**Given request**. Begin with the line that contains "return Pos(-overall_length /", end with the line that contains "bpy.context.scene.collection.objects.link(empty)", and extract exactly that stretch of lines.

**Data shown**.
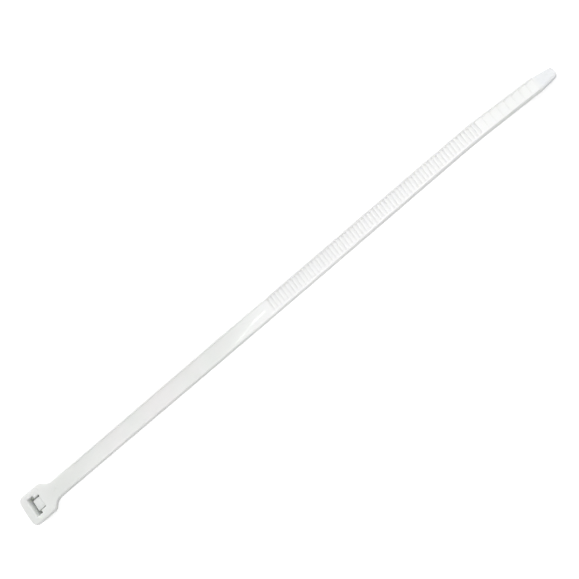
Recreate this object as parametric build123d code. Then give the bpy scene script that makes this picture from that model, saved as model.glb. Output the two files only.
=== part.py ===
"""Cable tie: one moulding in natural nylon, lying face up as it comes to rest.

X runs from the head to the tip, Z is up, and the origin is under the middle of the
tie, on the surface that it lies on. The tie is drawn with X measured from the far
end of the head, and moved to that origin at the end. The strap is drawn in stations
along X: each has its own height, twist and width, so that the strap rises a little,
turns about its length, and bends down to the surface near the tip.
"""
from build123d import *
import os
from math import cos, sin, tan, radians

# Overall sizes, in millimetres
overall_length = 163.0
head_height = 4.6
strap_width = 4.8
strap_thickness = 1.35

# Head and neck, measured from the head's far end
head_side = 1.7
head_length = 6.9
end_bulge = 0.15
side_bulge = 0.1
end_corner = 1.3
shoulder_corner = 1.0
neck_width = 4.55
neck_fillet = 3.0
neck_end = 10.6
body_inset = 0.05
body_under_shoulder = 0.6
side_lean = 17.0
end_lean = 10.0
strap_side_lean = 22.0
foot_corner = 1.0
foot_edge = 0.3
gusset_depth = 1.4
gusset_length = 2.8
gusset_inset = 0.4

# Slot through the head
slot_start = 1.95
slot_clearance = 0.1
lead_in = 0.5
lead_in_depth = 1.0
exit_chamfer = 0.25
throat = 1.05

# Pawl: a tongue that hangs from the entry face beside the slot
pawl_width = 2.85
pawl_block = 0.9
pawl_web = 0.9
pawl_web_thickness = 0.75
pawl_recess = 0.4
pawl_web_dip = 0.15
pawl_edge = 0.1
pawl_back_slope = 0.3
pawl_side_gap = 0.36
pawl_foot_height = 0.5
pawl_foot = 0.6
pawl_teeth = 3
pawl_tooth_pitch = 0.6
pawl_tooth_depth = 0.25

# Strap section
edge_chamfer = 0.18
rail_width = 0.5
channel_depth = 0.15
channel_start = 13.5
full_width_at = 60.0

# Locking teeth, and the coarse grip ribs of the tail
tooth_pitch = 1.05
tooth_depth = 0.38
tooth_land = 0.25
notch_inset = 0.1
teeth_start = 78.0
rib_count = 8
rib_pitch = 2.03
rib_height = 0.18
rib_land = 0.25

# Tip
plain_tip = 5.1
tip_thickness = 0.85
tip_width = 2.6
tip_corner = 0.7
tip_curve = 1.6
tail_taper = 0.45

# How the strap lies: it climbs and turns from twist_start on, and its tail bends down
twist_start = 85.0
twist_rate = 0.2
strap_rise = 0.6
tail_length = 23.4
bend_length = 7.0
tip_lift = 0.03

# The round mark of an ejector pin on the neck
pin_mark_diameter = 1.2
pin_mark_depth = 0.06
pin_mark_x = 9.6
pin_mark_y = -0.4

# Worked out from the sizes above
head_width = strap_width + 2 * head_side
slot_width = strap_width + 2 * slot_clearance
slot_wall = slot_start + lead_in
pawl_face = slot_wall + throat
pawl_root = pawl_face + pawl_block + pawl_web
slot_end = pawl_face + pawl_block / 3
pawl_bay_width = pawl_width + 2 * pawl_side_gap
strap_underside = head_height - strap_thickness
shoulder_end = head_length + (head_width / 2 - side_bulge) - neck_width / 2
bend_at = overall_length - tail_length
tip_start = overall_length - plain_tip
ribs_start = tip_start - (rib_count - 1) * rib_pitch
tip_twist = radians(twist_rate * (overall_length - twist_start))
tip_height = (strap_thickness + tip_width / 2 * sin(tip_twist)) / cos(tip_twist) + tip_lift
cut_past = 1.0
overlap = 0.1


def twist(x):
    """Turn of the strap about its length, in degrees: it lifts the -Y edge."""
    return twist_rate * max(0.0, x - twist_start)


def climb(x):
    """Height of the strap's top face, before the tail's bend is taken off."""
    return head_height + strap_rise * max(0.0, x - twist_start) / (bend_at - twist_start)


def past_bend(x):
    """Distance past the bend, with the corner rounded over bend_length."""
    d = x - bend_at
    if abs(d) < bend_length / 2:
        return (d + bend_length / 2) ** 2 / (2 * bend_length)
    return max(0.0, d)


tail_fall = (climb(overall_length) - tip_height) / tail_length


def top_height(x):
    """Height of the middle of the strap's top face."""
    return climb(x) - tail_fall * past_bend(x)


def half_width(x):
    """Half the strap's width, which grows from the neck and then stays the same."""
    grown = min(1.0, max(0.0, (x - neck_end) / (full_width_at - neck_end)))
    return (neck_width + (strap_width - neck_width) * grown) / 2


def across(x):
    """Plane across the strap: its x lies across, its y points up from the top face."""
    turn = radians(twist(x))
    step = 0.5
    slope = Vector(2 * step, 0, top_height(x + step) - top_height(x - step))
    return Plane(origin=(x, 0, top_height(x)), x_dir=(0, cos(turn), -sin(turn)), z_dir=slope)


def lengthwise(x):
    """Plane along the strap: its x points to the tip, its y up from the top face."""
    here = across(x)
    return Plane(origin=here.origin, x_dir=here.z_dir, z_dir=-here.x_dir)


def profile(plane, points):
    """Flat face with straight sides on a plane."""
    return plane * make_face(Polyline(*points, close=True))


def strap_section(x):
    """Outline of the strap at x, with its four edges broken."""
    w = half_width(x)
    c = edge_chamfer
    t = strap_thickness
    points = [(-w, -c), (-w, c - t), (c - w, -t), (w - c, -t), (w, c - t), (w, -c), (w - c, 0), (c - w, 0)]
    return profile(across(x), points)


def channel_section(x):
    """Outline of the shallow channel between the two rails at x."""
    w = half_width(x) - rail_width
    return profile(across(x), [(-w, cut_past), (-w, -channel_depth), (w, -channel_depth), (w, cut_past)])


def stations(first):
    """Places along the strap from first to past the tip, closer together at the bend."""
    straight = [first, full_width_at, twist_start, (twist_start + bend_at) / 2]
    around_bend = [bend_at + share * bend_length for share in (-0.5, -0.25, 0, 0.25, 0.5)]
    return straight + around_bend + [overall_length + cut_past]


def notch(x, length, depth, deep_at_tip_side):
    """Three-sided cutter in the channel's floor, upright at its deep end."""
    floor = -channel_depth
    over = floor + overlap
    if deep_at_tip_side:
        points = [(0, over), (length, over), (length, floor - depth), (0, floor)]
    else:
        points = [(0, over), (length, over), (length, floor), (0, floor - depth)]
    reach = half_width(x) - rail_width - notch_inset
    return extrude(profile(lengthwise(x), points), amount=reach, both=True)


def make_teeth():
    """Notches between the locking teeth: the upright side of a tooth faces the head."""
    count = int((ribs_start - teeth_start) / tooth_pitch) - 1
    length = tooth_pitch - tooth_land
    return [notch(teeth_start + i * tooth_pitch, length, tooth_depth, True) for i in range(count)]


def make_ribs():
    """Notches between the grip ribs: the upright side of a rib faces the tip."""
    length = rib_pitch - rib_land
    return [notch(ribs_start + i * rib_pitch, length, rib_height, False) for i in range(rib_count - 1)]


def make_tip_wedge():
    """Cutter that thins the plain tip from above."""
    start = -channel_depth - rib_height
    end = tip_thickness - strap_thickness
    far = plain_tip + cut_past
    points = [(0, cut_past), (far, cut_past), (far, end), (plain_tip, end), (0, start)]
    return extrude(profile(lengthwise(tip_start), points), amount=strap_width, both=True)


def make_plan_trim():
    """Upright block with the plan shape of the tail, which narrows to a rounded tip."""
    w = strap_width / 2
    waist = w - tail_taper / 2
    tip = tip_width / 2
    curve_start = overall_length - tip_curve
    side = [(0, 2 * w), (bend_at, 2 * w), (bend_at, w), (tip_start, waist), (curve_start, tip + 0.4)]
    side.append((overall_length, tip))
    points = side + [(x, -y) for x, y in reversed(side)]
    outline = make_face(Polyline(*points, close=True))
    corners = outline.vertices().filter_by(lambda v: abs(v.X - overall_length) < 0.01)
    return extrude(fillet(corners, tip_corner), amount=4 * head_height, both=True)


def make_strap():
    """The strap from inside the head to the tip, with rails, channel, teeth and ribs."""
    body = loft([strap_section(x) for x in stations(head_length)], ruled=True)
    channel = loft([channel_section(x) for x in stations(channel_start)], ruled=True)
    body = body - channel
    body = body - make_teeth()
    body = body - make_ribs()
    body = body - make_tip_wedge()
    return body & make_plan_trim()


def head_outline():
    """Plan of the head and neck: bulged end and sides, sloping shoulders, filleted neck."""
    side = head_width / 2 - side_bulge
    n = neck_width / 2
    end = ThreePointArc((end_bulge, -side), (0, 0), (end_bulge, side))
    left = ThreePointArc((end_bulge, side), (head_length / 2, side + side_bulge), (head_length, side))
    right = ThreePointArc((head_length, -side), (head_length / 2, -side - side_bulge), (end_bulge, -side))
    neck = Polyline((head_length, side), (shoulder_end, n), (neck_end, n),
                    (neck_end, -n), (shoulder_end, -n), (head_length, -side))
    outline = make_face([*end.edges(), *left.edges(), *neck.edges(), *right.edges()])
    rounded = ((end_bulge, end_corner), (head_length, shoulder_corner), (shoulder_end, neck_fillet))
    for place, radius in rounded:
        corners = outline.vertices().filter_by(lambda v: abs(v.X - place) < 0.01 and abs(v.Y) > n - 0.01)
        outline = fillet(corners, radius)
    return outline


def make_head_body():
    """Body of the head below the strap: it leans in on all sides towards the exit face."""
    depth = strap_underside
    top_start = body_inset
    top_end = head_length + body_under_shoulder
    low_start = top_start + depth * tan(radians(end_lean))
    low_end = top_end - depth * tan(radians(strap_side_lean))
    top_width = head_width - 2 * side_bulge - 2 * body_inset
    low_width = top_width - 2 * depth * tan(radians(side_lean))
    upper = RectangleRounded(top_end - top_start, top_width, end_corner)
    lower = RectangleRounded(low_end - low_start, low_width, foot_corner)
    upper = Pos((top_start + top_end) / 2, 0, depth) * upper
    lower = Pos((low_start + low_end) / 2, 0, 0) * lower
    body = loft([lower, upper], ruled=True)
    foot = body.edges().group_by(Axis.Z)[0]
    return chamfer(foot, foot_edge)


def upright_slab(points, width):
    """Block with a side outline in X and Z, centred on the tie's middle plane."""
    return extrude(profile(Plane.XZ, points), amount=width / 2, both=True)


def make_slot():
    """Cutter for the slot, with a sloping lead-in at the entry and a chamfer at the exit."""
    h = head_height
    points = [
        (slot_start, h + cut_past), (slot_start, h), (slot_wall, h - lead_in_depth),
        (slot_wall, exit_chamfer), (slot_wall - exit_chamfer, 0), (slot_wall - exit_chamfer, -cut_past),
        (slot_end, -cut_past), (slot_end, h + cut_past),
    ]
    return upright_slab(points, slot_width)


def make_pawl_bay():
    """Cutter for the space that the pawl hangs and flexes in."""
    start = slot_end - overlap
    top = head_height + cut_past
    points = [(start, -cut_past), (pawl_root, -cut_past), (pawl_root, top), (start, top)]
    return upright_slab(points, pawl_bay_width)


def make_pawl():
    """The pawl: a thin web at its root, a block, and teeth towards the slot."""
    top = head_height - pawl_recess
    web_top = top - pawl_web_dip
    web_low = web_top - pawl_web_thickness
    back = pawl_face + pawl_block
    root = pawl_root + overlap
    low = pawl_foot_height
    points = [(root, web_top), (back, top), (pawl_face + pawl_edge, top), (pawl_face, top - pawl_edge)]
    first_tooth = low + pawl_teeth * pawl_tooth_pitch
    for i in range(pawl_teeth):
        z = first_tooth - i * pawl_tooth_pitch
        points += [(pawl_face, z), (pawl_face - pawl_tooth_depth, z - 0.8 * pawl_tooth_pitch)]
    points += [(pawl_face, low), (pawl_face + pawl_foot, low)]
    points += [(back, web_low - pawl_back_slope), (back + pawl_back_slope, web_low), (root, web_low)]
    return upright_slab(points, pawl_width)


def make_neck_gusset():
    """Sloping web under the neck, where the strap leaves the head."""
    z = strap_underside
    start = head_length - body_under_shoulder
    end = head_length + gusset_length
    middle = head_length + gusset_length * 0.75
    points = [(start, z + overlap), (end, z + overlap)]
    points += [(middle, z - gusset_depth / 5), (start, z - gusset_depth)]
    return upright_slab(points, neck_width - 2 * gusset_inset)


def make_pin_mark():
    """Cutter for the shallow round mark on the neck."""
    disc = Pos(pin_mark_x, pin_mark_y, head_height - pin_mark_depth) * Circle(pin_mark_diameter / 2)
    return extrude(disc, amount=cut_past)


def make_tie():
    """The whole tie: head, neck and strap are one solid."""
    band = extrude(Pos(0, 0, strap_underside) * head_outline(), amount=strap_thickness, dir=(0, 0, 1))
    head = band + make_head_body() + make_neck_gusset()
    head = head - make_slot() - make_pawl_bay() + make_pawl() - make_pin_mark()
    return Pos(-overall_length / 2, 0, 0) * (head + make_strap())


os.makedirs("parts", exist_ok=True)
export_step(make_tie(), "parts/cable_tie.step")
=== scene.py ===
# %% [markdown]
# A cable tie in natural nylon. The whole thing is one injection moulding: a head with a slot and a
# springy pawl, a strap with two raised rails, locking teeth, grip ribs near the end, and a thin tip.
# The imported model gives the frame: this piece takes its length, its width and its place from it.

# %% Load the frame
from math import cos, pi, radians, sin, sqrt, tan

import bmesh
import bpy
from mathutils import Matrix, Vector


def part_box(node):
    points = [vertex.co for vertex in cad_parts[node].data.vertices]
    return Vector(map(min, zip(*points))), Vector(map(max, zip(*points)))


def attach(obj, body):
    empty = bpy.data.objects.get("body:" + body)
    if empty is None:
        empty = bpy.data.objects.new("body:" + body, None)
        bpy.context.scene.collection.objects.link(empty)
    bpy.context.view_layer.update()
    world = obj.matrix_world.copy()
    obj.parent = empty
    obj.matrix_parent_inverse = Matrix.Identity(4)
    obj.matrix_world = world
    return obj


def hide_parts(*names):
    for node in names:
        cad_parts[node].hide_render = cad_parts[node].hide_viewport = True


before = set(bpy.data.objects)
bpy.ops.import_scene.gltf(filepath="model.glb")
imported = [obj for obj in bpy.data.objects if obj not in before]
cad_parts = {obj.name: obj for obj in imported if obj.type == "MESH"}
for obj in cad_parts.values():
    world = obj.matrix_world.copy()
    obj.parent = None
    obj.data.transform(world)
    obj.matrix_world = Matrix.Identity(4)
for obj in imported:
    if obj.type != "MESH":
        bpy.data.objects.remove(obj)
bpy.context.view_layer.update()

node_low, node_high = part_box("cable_tie")
print("frame box", [round(v * 1000, 2) for v in (*node_low, *node_high)])

# %% [markdown]
# Sizes are in metres and named after what they are on the tie. Places along the tie are counted from
# the far end of the head, as the moulder's drawing would, and moved to the frame at the end.

# %% Sizes
mm = 0.001
tie_length = node_high.x - node_low.x
head_width = node_high.y - node_low.y
head_height = 4.6 * mm
strap_thickness = 1.35 * mm
strap_width = 4.8 * mm
neck_width = 4.55 * mm

head_length = 6.9 * mm
end_bulge = 0.15 * mm
side_bulge = 0.1 * mm
end_corner = 1.3 * mm
shoulder_corner = 1.0 * mm
neck_fillet = 3.0 * mm
neck_end = 10.6 * mm

rail_width = 0.5 * mm
channel_depth = 0.15 * mm
channel_start = 13.5 * mm
full_width_at = 60.0 * mm

tooth_pitch = 1.05 * mm
tooth_depth = 0.38 * mm
tooth_land = 0.25 * mm
teeth_start = 78.0 * mm
rib_count = 8
rib_pitch = 2.03 * mm
rib_height = 0.18 * mm
rib_land = 0.25 * mm

plain_tip = 5.1 * mm
tip_thickness = 0.85 * mm
tip_width = 2.6 * mm
tip_curve = 1.6 * mm
tip_corner = 0.7 * mm
tip_flare = 0.4 * mm
tail_taper = 0.45 * mm

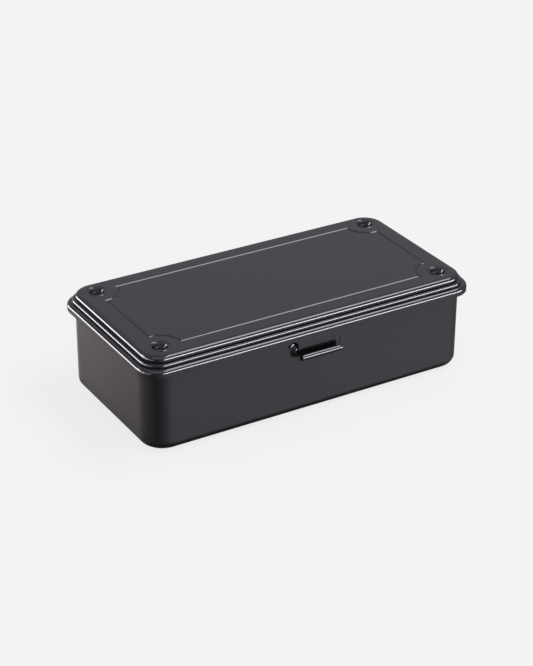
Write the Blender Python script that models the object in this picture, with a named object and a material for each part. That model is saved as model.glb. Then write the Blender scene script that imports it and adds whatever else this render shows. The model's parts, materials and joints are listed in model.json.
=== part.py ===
"""Pressed steel storage box with a hinged, stepped lid and a sprung front tab.

Metres, +Z up. The latch is on the -Y side and the two pin hinges are on the +Y side.
The box stands on z = 0, and the origin is at the centre of its whole footprint.
Every sheet piece is drawn as one surface of its sheet and then given its thickness.
"""
import math

import bmesh
import bpy
from mathutils import Vector
from mathutils.geometry import delaunay_2d_cdt

# Sheet and plan
SHEET = 0.0007
GAP = 0.0003
HALF_X = 0.09721          # flat top's half length, from which every offset is counted
HALF_Y = 0.046965
CORNER_STEPS = 6          # facets of each corner seen from above
RING_SIDES = 12           # facets of a pressed ring, a rolled edge or a rivet
BEND_STEPS = 4            # facets of an outer bend
COVE_STEPS = 2
CREASE_DEG = 35           # sharper edges than this stay sharp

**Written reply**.
    return Pos(-overall_length / 2, 0, 0) * (head + make_strap())


os.makedirs("parts", exist_ok=True)
export_step(make_tie(), "parts/cable_tie.step")
=== scene.py ===
# %% [markdown]
# A cable tie in natural nylon. The whole thing is one injection moulding: a head with a slot and a
# springy pawl, a strap with two raised rails, locking teeth, grip ribs near the end, and a thin tip.
# The imported model gives the frame: this piece takes its length, its width and its place from it.

# %% Load the frame
from math import cos, pi, radians, sin, sqrt, tan

import bmesh
import bpy
from mathutils import Matrix, Vector


def part_box(node):
    points = [vertex.co for vertex in cad_parts[node].data.vertices]
    return Vector(map(min, zip(*points))), Vector(map(max, zip(*points)))


def attach(obj, body):
    empty = bpy.data.objects.get("body:" + body)
    if empty is None:
        empty = bpy.data.objects.new("body:" + body, None)
        bpy.context.scene.collection.objects.link(empty)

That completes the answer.